If you haven’t seen Android 2.2 without a skin, you get a high degree of customisation offered, with native widgets covering things like music control, and additional widgets arriving as you download apps from the Market. You can swipe side-to-side on the homepage, dropping shortcuts to people, applications, browser bookmarks as you wish. Skinned versions of Android might offer a wider range of choices and a dab of polish here and there, but naked Android is a solid offering none the less.
The Android browser is nice and fast and does a good job of rendering pages, although you’ll immediately see the difference from larger, higher-resolution, devices. That said, for a small device, the Android browser works well, although you don’t get multitouch support. Dragging the page around works well enough and double-tap zoom does its best to reflow the text for reading on the screen. You can also play YouTube-hosted videos (such as those we use on Pocket-lint) from the browser: they quickly open up in the YouTube app.

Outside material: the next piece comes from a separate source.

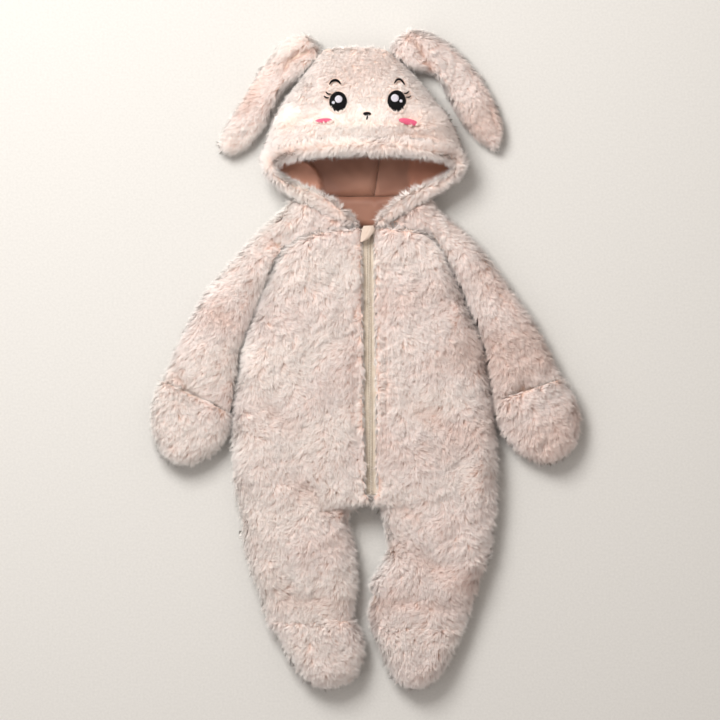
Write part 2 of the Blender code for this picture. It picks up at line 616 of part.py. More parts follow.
def band_over_face(edge):
    """Band sections along the lower edge of the hood front, from the left to the right."""
    rows = []
    for x, y, z in edge[1:-1]:
        share = (x - edge[0][0]) / (edge[-1][0] - edge[0][0])
        opening_x = OPENING_LEFT[0] + share * (OPENING_RIGHT[0] - OPENING_LEFT[0])
        opening_y = OPENING_LEFT[1] + share * (OPENING_RIGHT[1] - OPENING_LEFT[1])
        opening_y += OPENING_BOW * (1 - abs(2 * share - 1) ** BOW_POWER)
        high = max(z + BRIM_RISE, BRIM_CORNER_TOP)
        low = max(high - BRIM_DEPTH, HOOD_SEAM + 1)
        outer = moved((x, y), (opening_x, opening_y), SEAM_GAP * 1.2)
        rows.append(Band(outer[0], outer[1], opening_x, opening_y, low, high))
    return rows


def lining(collection, name, sections, columns, seams=(0, 0), top_seam=0):
    """Thin lining over the inner points of plush sections, between two columns.

    seams moves the first and the last column sideways, to part two pieces at a seam, and
    top_seam moves the first section down.
    """
    first, last = columns
    sideways = {first: seams[0], last: seams[1]}
    layers = []
    for index, (_, inner) in enumerate(sections):
        touching = []
        showing = []
        for column in range(first, last + 1):
            x, y, z = inner[column]
            side = 1 if z < HOOD_SEAM else -1
            place = (x + sideways.get(column, 0), y - (0 if index else top_seam))
            touching.append((*place, z + side * SEAM_GAP))
            showing.append((*place, z + side * (SEAM_GAP + LINING_WALL)))
        layers.append((showing, touching))
    return wall(collection, name, layers, "lining")


def drape(ground, x, y):
    """Highest point of the ground over a point in plan, in millimetres."""
    place = ground.ray_cast(Vector((x, y, OVER_ALL)) * MM, Vector((0, 0, -1)))[0]
    return place.z / MM


def ground_of(parts):
    """Search tree over the faces of several parts."""
    points = []
    polygons = []
    for part in parts:
        start = len(points)
        points += [vertex.co for vertex in part.data.vertices]
        polygons += [[start + i for i in polygon.vertices] for polygon in part.data.polygons]
    return BVHTree.FromPolygons(points, polygons)


def disc(collection, patch, ground, rings, sides, finish):
    """Embroidered round patch, draped over the ground."""
    tilt = math.radians(patch.tilt)
    plan = [(patch.x, patch.y)]
    for ring in range(1, rings + 1):
        for step in range(sides):
            angle = 2 * math.pi * step / sides
            along = patch.half_x * math.cos(angle) * ring / rings
            up = patch.half_y * math.sin(angle) * ring / rings
            plan.append((patch.x + along * math.cos(tilt) - up * math.sin(tilt),
                         patch.y + along * math.sin(tilt) + up * math.cos(tilt)))
    low = [(x, y, drape(ground, x, y) + PATCH_LIFT) for x, y in plan]
    high = [(x, y, z + EMBROIDERY_WALL) for x, y, z in low]
    count = len(plan)
    triangles = []
    for step in range(sides):
        after = (step + 1) % sides
        triangles.append((0, 1 + step, 1 + after))
        for ring in range(1, rings):
            a = 1 + (ring - 1) * sides + step
            b = 1 + (ring - 1) * sides + after
            triangles += [(a, a + sides, b + sides), (a, b + sides, b)]
    top = [tuple(count + i for i in triangle) for triangle in triangles]
    bottom = [triangle[::-1] for triangle in triangles]
    rim = []
    for step in range(sides):
        a = 1 + (rings - 1) * sides + step
        b = 1 + (rings - 1) * sides + (step + 1) % sides
        rim += [(a, b, count + b), (a, count + b, count + a)]
    points = low + high
    return add_mesh(collection, patch.name, points, facing_out(points, bottom + top + rim), finish)


def stroke(collection, line, ground, finish):
    """Embroidered line with pointed ends, draped over the ground."""
    path = [np.array(point, float) for point in line.points]
    sections = []
    for index, place in enumerate(path):
        ahead = path[min(index + 1, len(path) - 1)] - path[max(index - 1, 0)]
        normal = np.array((-ahead[1], ahead[0])) / np.linalg.norm(ahead)
        taper = STROKE_END if index in (0, len(path) - 1) else 1
        loop = []
        for side, lift in ((-1, 0), (1, 0), (1, EMBROIDERY_WALL), (-1, EMBROIDERY_WALL)):
            x, y = place + normal * side * line.width / 2 * taper
            loop.append((x, y, drape(ground, x, y) + PATCH_LIFT + lift))
        sections.append(loop)
    return bar(collection, line.name, sections, finish)


def strip(collection, name, stations, finish):
    """Flat strip through stations of (left x, right x, y, low z, high z)."""
    sections = []
    for left, right, y, low, high in stations:
        sections.append([(left, y, low), (right, y, low), (right, y, high), (left, y, high)])
    return bar(collection, name, sections, finish)


def add_body(collection):
    """Front and back panels with their legs; returns the fronts and their sections."""
    fronts = {}
    for name, rows, side in (("left", BODY_LEFT, -1), ("right", BODY_RIGHT, 1)):
        sections = front_sections(rows, side)
        part = wall(collection, "front_" + name, sections, "long_plush")
        fronts[name] = (part, sections)
        wall(collection, "back_" + name, back_sections(rows, side), "long_plush")
    return fronts


def add_limbs(collection):
    limbs = (("left", SLEEVE_LEFT, BODY_LEFT, MITTEN_LEFT, FOOT_LEFT, -1),
             ("right", SLEEVE_RIGHT, BODY_RIGHT, MITTEN_RIGHT, FOOT_RIGHT, 1))
    for name, sleeve, body, mitten, foot, side in limbs:
        wall(collection, "sleeve_" + name, sleeve_sections(sleeve, body, mitten, side),
             "long_plush")
        for layer, crown in (("top", MITTEN_CROWN), ("bottom", 0)):
            wall(collection, "mitten_" + layer + "_" + name,
                 mitten_sections(mitten, body, side, crown), "long_plush")
        for layer, crown in (("top", FOOT_CROWN), ("sole", 0)):
            wall(collection, "foot_" + layer + "_" + name, foot_sections(foot, crown),
                 "long_plush")


def add_ears(collection):
    for name, rows in (("left", EAR_LEFT), ("right", EAR_RIGHT)):
        for layer in ("front", "back"):
            sections = []
            for row in rows:
                crown = row.crown if layer == "front" else row.floor
                sections.append(half_section((row.ax, row.ay), (row.bx, row.by), EAR_SEAM,
                                             crown, EAR_WALL, EAR_ROLL,
                                             flat_steps=EAR_FLAT_STEPS))
            wall(collection, "ear_" + layer + "_" + name, sections, "long_plush")


def add_hood(collection):
    """Hood front and back, edge band and lining; returns the hood front."""
    front = hood_sections(HOOD_FRONT, False)
    back = hood_sections(HOOD_FRONT + HOOD_NAPE, True)
    face = wall(collection, "hood_front", front, "short_plush")
    wall(collection, "hood_back", back, "long_plush")
    over = band_over_face(front[-1][0])
    rows = BAND_LEFT + over + BAND_RIGHT[::-1]
    bar(collection, "hood_band", [band_loop(row) for row in rows], "short_plush")
    last = len(back[0][1]) - 1
    seam = last // 2 + 1
    behind_head = back[LINING_ROW:-1]
    lining(collection, "lining_back_left", behind_head, (1, seam), (0, -SEAM_GAP / 2))
    lining(collection, "lining_back_right", behind_head, (seam, last - 1), (SEAM_GAP / 2, 0))
    lining(collection, "lining_roof", front[LINING_ROW:], (1, last - 1))
    lining(collection, "neck_facing", back[-2:], (2, last - 2), top_seam=SEAM_GAP)
    return face


def add_zip(collection, fronts):
    """Tapes under the front edges, the closed chain, the slider and its guard."""
    chain = []
    for name, side in (("left", -1), ("right", 1)):
        stations = []
        for row, (_, inner) in zip(BODY_LEFT, fronts[name][1]):
            if row.bx:
                break
            x, y, z = inner[-1]
            edges = sorted((x + side * TAPE_LAP, zip_x(y) + side * SEAM_GAP / 2))
            high = z - SEAM_GAP
            stations.append((edges[0], edges[1], y, high - TAPE_WALL, high))
            if side < 0:
                chain.append((zip_x(y) - CHAIN_HALF, zip_x(y) + CHAIN_HALF, y,
                              high + SEAM_GAP, high + SEAM_GAP + CHAIN_HEIGHT))
        strip(collection, "zip_tape_" + name, stations, "tape")
    strip(collection, "zip_chain", chain, "zip_metal")
    add_slider(collection, chain)
    leaf = [[(*left, GUARD_LOW), (*right, GUARD_LOW), (*right, GUARD_LOW + GUARD_WALL),
             (*left, GUARD_LOW + GUARD_WALL)] for left, right in GUARD]
    bar(collection, "zip_guard", leaf, "guard")


def add_slider(collection, chain):
    """Slider that follows the top of the closed chain, narrower towards its lower end."""
    tail = SLIDER_TOP - SLIDER_LENGTH
    rising = sorted((place[2], place[4]) for place in chain)
    places, tops = zip(*rising)
    between = [y for y in places if tail < y < SLIDER_TOP]
    stations = []
    for y in (tail, *between, SLIDER_TOP):
        half = np.interp(y, (tail, SLIDER_TOP), (SLIDER_TAIL_HALF, SLIDER_HALF))
        low = np.interp(y, places, tops) + SEAM_GAP
        stations.append((zip_x(y) - half, zip_x(y) + half, y, low, low + SLIDER_HEIGHT))
    strip(collection, "zip_slider", stations, "zip_metal")


def add_label(collection):
    """Blank tab that stands out of the left side seam."""
    x, y = LABEL_PLACE
    length, width, height = LABEL_SIZE
    low = BODY_SEAM - height / 2
    ends = [(x - length, x, y - width / 2, low, low + height),
            (x - length, x, y + width / 2, low, low + height)]
    strip(collection, "side_label", ends, "label")


def build():
    clear_scene()
    collection = bpy.data.collections.new("animal_onesie")
    bpy.context.scene.collection.children.link(collection)
    fronts = add_body(collection)
    add_limbs(collection)
    add_ears(collection)
    face = add_hood(collection)
    add_zip(collection, fronts)
    add_label(collection)
    ground = ground_of([face])
    eyes = [disc(collection, patch, ground, 3, 16, "thread_black") for patch in EYES]
    eye_ground = ground_of(eyes)
    for patch in GLINTS:
        disc(collection, patch, eye_ground, 1, 10, "thread_white")
    for patch in CHEEKS:
        disc(collection, patch, ground, 2, 14, "thread_pink")
    disc(collection, NOSE, ground, 1, 12, "thread_black")
    for line in STROKES:
        stroke(collection, line, ground, "thread_black")


build()
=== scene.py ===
"""Looks of a hooded plush rabbit onesie for a baby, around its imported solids.

Every plush piece is a thin skin on the form of its solid, and its pile is a mesh of short
blades that grow out of the skin in tufts.  Lengths are in millimetres unless a comment
says otherwise; the scene itself is in metres.
"""
import math
from collections import namedtuple

import bmesh
import bpy
import numpy as np
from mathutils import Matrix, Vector
from mathutils.bvhtree import BVHTree


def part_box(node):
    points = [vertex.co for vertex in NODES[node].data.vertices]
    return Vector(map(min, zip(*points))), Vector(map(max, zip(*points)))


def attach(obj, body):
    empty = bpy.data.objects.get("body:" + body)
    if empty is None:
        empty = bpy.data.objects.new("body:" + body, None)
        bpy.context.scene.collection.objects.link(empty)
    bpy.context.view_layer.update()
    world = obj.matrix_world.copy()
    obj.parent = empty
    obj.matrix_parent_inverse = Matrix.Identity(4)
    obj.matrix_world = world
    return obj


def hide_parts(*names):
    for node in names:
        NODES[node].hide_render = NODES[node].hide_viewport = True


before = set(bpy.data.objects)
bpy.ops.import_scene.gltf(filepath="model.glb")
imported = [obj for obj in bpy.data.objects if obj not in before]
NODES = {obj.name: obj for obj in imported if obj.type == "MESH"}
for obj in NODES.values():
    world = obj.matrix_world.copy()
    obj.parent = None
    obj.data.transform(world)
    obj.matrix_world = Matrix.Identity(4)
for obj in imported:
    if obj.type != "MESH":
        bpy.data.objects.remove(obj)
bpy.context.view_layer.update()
MM = 0.001
RNG = np.random.default_rng(7)

# Picture: 1.25 mm for each pixel, middle of the picture at this point of the garment
PICTURE_MM = 900.0
PICTURE_MIDDLE = (-7.5, -3.75)
CAMERA_HEIGHT = 8000.0
SENSOR = 36.0

# Pile: half width of a blade at its root and radius of a tuft, then how the tufts stand
LONG_TUFT = (0.54, 2.8)
SHORT_TUFT = (0.42, 2.2)
BLADES_IN_TUFT = 8
TUFT_SPREAD = 0.35           # how far the tips of a tuft lie apart, as a share of its roots
TUFTS_PER_MM2 = 0.25
ROOT_SHADE = 0.18            # share of the way to the tip's colour at a blade's root: painted shade of the gaps between tufts
UNDER_SHARE = 0.05           # tufts where a piece lies on the surface
LARGEST_PILE = 10800         # tufts in one piece of pile

# Cloth
SHARP = math.radians(52)     # the edge between the outside and the rim of a cut piece
REST_INSET = 0.8             # how far the skin lies inside the solid where it rests
LOWEST = 0.2                 # skins end this high above the floor
LOWEST_BLADE = 0.1
SLIVER = 0.02                # faces under this area are left out of the search, in mm2


def linear(red, green, blue):
    """Linear colour of a screen colour from 0 to 255."""
    def one(value):
        value /= 255
        return value / 12.92 if value <= 0.04045 else ((value + 0.055) / 1.055) ** 2.4
    return one(red), one(green), one(blue), 1.0


def smooth_noise(seed, size, octaves=7):
    """Function of x and y that waves smoothly between about -1 and 1 over a size."""
    source = np.random.default_rng(seed)
    angles = source.uniform(0, 2 * math.pi, octaves)
    phases = source.uniform(0, 2 * math.pi, octaves)
    rates = 2 * math.pi / size * source.uniform(0.6, 1.5, octaves)

    def value(x, y):
        total = 0.0
        for angle, phase, rate in zip(angles, phases, rates):
            total = total + np.sin(rate * (x * math.cos(angle) + y * math.sin(angle)) + phase)
        return total / math.sqrt(octaves / 2) / 1.6
    return value


SWIRL = smooth_noise(3, 95)
WHIRL = smooth_noise(4, 34)
RUFFLE = smooth_noise(5, 13)
LUMPS = smooth_noise(6, 46)
DENTS = smooth_noise(8, 21)
TONE = smooth_noise(9, 120)


# ---- materials

def new_material(name):
    material = bpy.data.materials.new(name)
    material.use_nodes = True
    return material, material.node_tree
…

The Ideos also functions perfectly as a mobile phone, with calls coming across loud and clear. We found the battery under light use would see us through a weekend, but with more intensive use we were charging every night.
The limited specs of the screen and processor mean that the Ideos doesn’t offer the best experience that Android has to offer, but we like it all the same. As an affordable handset, you get a lot for your money. You aren’t dependent on the supplier to update software as you are tapped into the wider world of Google Android.
Android in this form works well, and we’ve found that the Ideos is a capable little phone. Sure, it doesn’t match the graphical performance or the camera and video you’ll find elsewhere, but we’re happy with the design and the build of the Ideos, and the core services connected into Google will keep you in touch with the world.
In short, it is a compelling entry-level device that offers a lot of power in a compact bundle. The problem might be getting one. It is expected to retail between £99 and £129, but Clove has it listed for £199, which does seem a little pricey. We’re awaiting more details on availability and if we find anything out, we’ll update this review.